“Başlangıç” anneyle mutlu ilişkinin temellerinin atılmasıdır. Sonraki yaşam boyunca hissedilen ve deneyimlenen şeylerin temelinde bu ilişki yatar.

  Bebek, doğmadan önce anne karnında kendisini ayrı bir varlık olarak algılamaktansa annesi ile birlik içinde hisseder. Doğduktan sonra ise karşılaştığı ilk şey anne memesidir. Meme ile bu birlik hissini deneyimlemeye devam eder ve hala kendisini annesinin bir uzantısı olarak algılar.

  Yaşamın ilk evrelerinde çocuklar anneleriyle ya da birincil bakım verenleri ile bağımlılık ve sevgi deneyimlerler. Aralarında oluşan bağın şekline göre çocuk güvenlik ihtiyacına yönelik algısını belirler ve bu sayede hayatta kalmaya devam eder.

  Bu ilişkinin temelinde annenin bebeğe nasıl davrandığı yatmaktadır. Anne, bebeğin tüm ihtiyaçlarını karşıladığı takdirde bebek kendisini tüm güçlü bir şekilde hisseder. Yani bu şu demektir; bebek kendini dünyanın mutlak hakimi olarak algılar. Ancak zamanla anne bu ihtiyaçları anında yerine getirememeye başladığında bebek annesinin bir uzantısı olmadığını fark eder. Bu farkındalık süreci ise yavaş yavaş yaşanmalıdır çünkü bu sayede çocuk kendisine sağlıklı bir kendilik oluşturacaktır.

  Bu konuda İngiliz psikanalist D. Winnicott “yeterince iyi annelik” kavramını tanımlar. Bu da bebeğin tüm isteklerini koşulsuzca karşılayan bir annedense ihtiyaçlarını yeterli bir şekilde karşılayan anneyi temsil eder. Bunun içim mükemmel olmaya gerek yoktur. Bu sayede çocuk makul düzeyde yoksunluk yaşayacak ve ertelemeyi öğrenerek kendi çabaları ile bir şeyler üretmeye, yaratıcı olmaya, baş etme yolları geliştirmeye başlayacaktır. Bunların tümü bebeğin bireyselleşmesine olanak sağlayıp özgüveninin gelişmesine yardımcı olacaktır.

  Anne, yeterince iyi şekilde davrandığında çocuk geçiş nesneleri kullanmaya başlayacak ve anne ya da anne memesi yerine yeni bir nesne tayin edecektir.

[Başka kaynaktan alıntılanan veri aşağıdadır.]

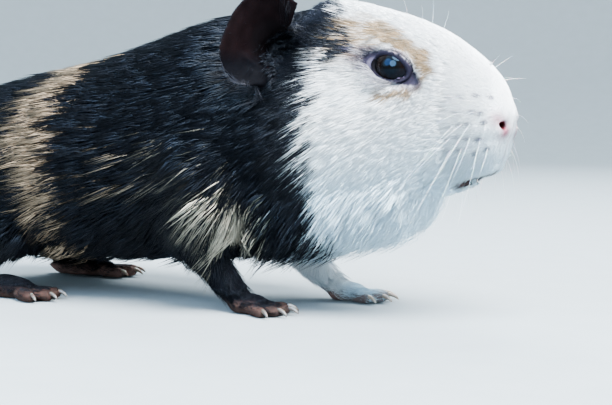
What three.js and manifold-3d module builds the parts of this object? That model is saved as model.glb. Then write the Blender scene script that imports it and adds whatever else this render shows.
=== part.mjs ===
// A life-size guinea pig, standing with its head raised, as a still museum model.
//
// Units are millimetres. +X points where the animal looks, +Y to its left and +Z up, and it stands on z = 0.
// While the animal is built, x = 0 is just behind its shoulders; the last lines move the origin to the
// middle of its footprint.
//
// The outer surface is that of the coat, not of the bare skin. Head, neck, trunk and jaw are one lofted
// body that is parted with thin cuts. The legs, feet, ears, eyes and claws are modelled one by one.

import * as THREE from 'three';
import { mergeVertices } from 'three/addons/utils/BufferGeometryUtils.js';
import Module from 'manifold-3d';

const wasm = await Module();
wasm.setup();

// ---------------------------------------------------------------- driving dimensions

const GAP = 0.3; // clearance between neighbouring pieces
const SIDES = { left: 1, right: -1 }; // sign of y on each side of the animal

// Cross-sections of the body from rump to nose. x is the place, top and bottom are the heights of back and
// belly, half is half the width, and egg makes a section wider below than above.
const SECTIONS = [
  { x: -133, top: 45, bottom: 45, half: 0, egg: 0.0 }, // end of the rump
  { x: -127, top: 62, bottom: 24, half: 22, egg: 0.04 },
  { x: -112, top: 74.5, bottom: 15, half: 36, egg: 0.08 }, // buttocks
  { x: -88, top: 82.5, bottom: 13, half: 45, egg: 0.1 }, // hips
  { x: -60, top: 87, bottom: 12.5, half: 47.5, egg: 0.12 }, // loin
  { x: -30, top: 92.5, bottom: 13, half: 46.5, egg: 0.12 }, // ribs
  { x: 0, top: 101.5, bottom: 15, half: 43, egg: 0.13 }, // withers
  { x: 24, top: 107.5, bottom: 18, half: 38, egg: 0.15 }, // neck
  { x: 43, top: 109.5, bottom: 21.5, half: 34, egg: 0.2 }, // nape, between the ears
  { x: 60, top: 109.5, bottom: 24.5, half: 30.5, egg: 0.27 }, // crown and jowls
  { x: 75, top: 107, bottom: 27, half: 26.5, egg: 0.3 },
  { x: 88, top: 103.2, bottom: 31, half: 22.5, egg: 0.28 }, // eyes
  { x: 100, top: 98, bottom: 38, half: 18.5, egg: 0.2 },
  { x: 110, top: 92.3, bottom: 44.2, half: 15.3, egg: 0.12 }, // lips
  { x: 117.5, top: 86, bottom: 48.2, half: 12.6, egg: 0.06 },
  { x: 122.6, top: 79, bottom: 53.5, half: 9.2, egg: 0.0 },
  { x: 125.2, top: 67.5, bottom: 67.5, half: 0, egg: 0.0 }, // tip of the nose
];
const HEAD_STARTS = 40; // x from which the rings lie closer together
const RINGS_PER_SECTION = { trunk: 2, head: 2 };
const RING_POINTS = 26;
const SQUARENESS = 0.93; // under 1 makes each section a little boxier than an ellipse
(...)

Bunlar; ayıcık, oyuncak bebek, battaniye gibi şeyler olabilmektedir. Ne olacağını kendisi seçerek kabul eder ve kendi kontrolü altında olan bir nesne sağlamış olur.

  Tüm bunların şekillendirdiği çocukluk döneminde yaşanan sevgi ve kıskançlık duyguları yetişkinlik dönemine aktarılarak kendisini gösterir ve ilişkilere yansır. Yetişkinlikteki davranışlar, beklentiler ve duygusal tepkiler hepsiyle birlikte şekillenir. Sağlıklı bir kendilik oluşturulmuş ve bireyselleşme sağlanmışsa bağımlı ilişkilerin yaşanmasına ihtiyaç kalmayacaktır.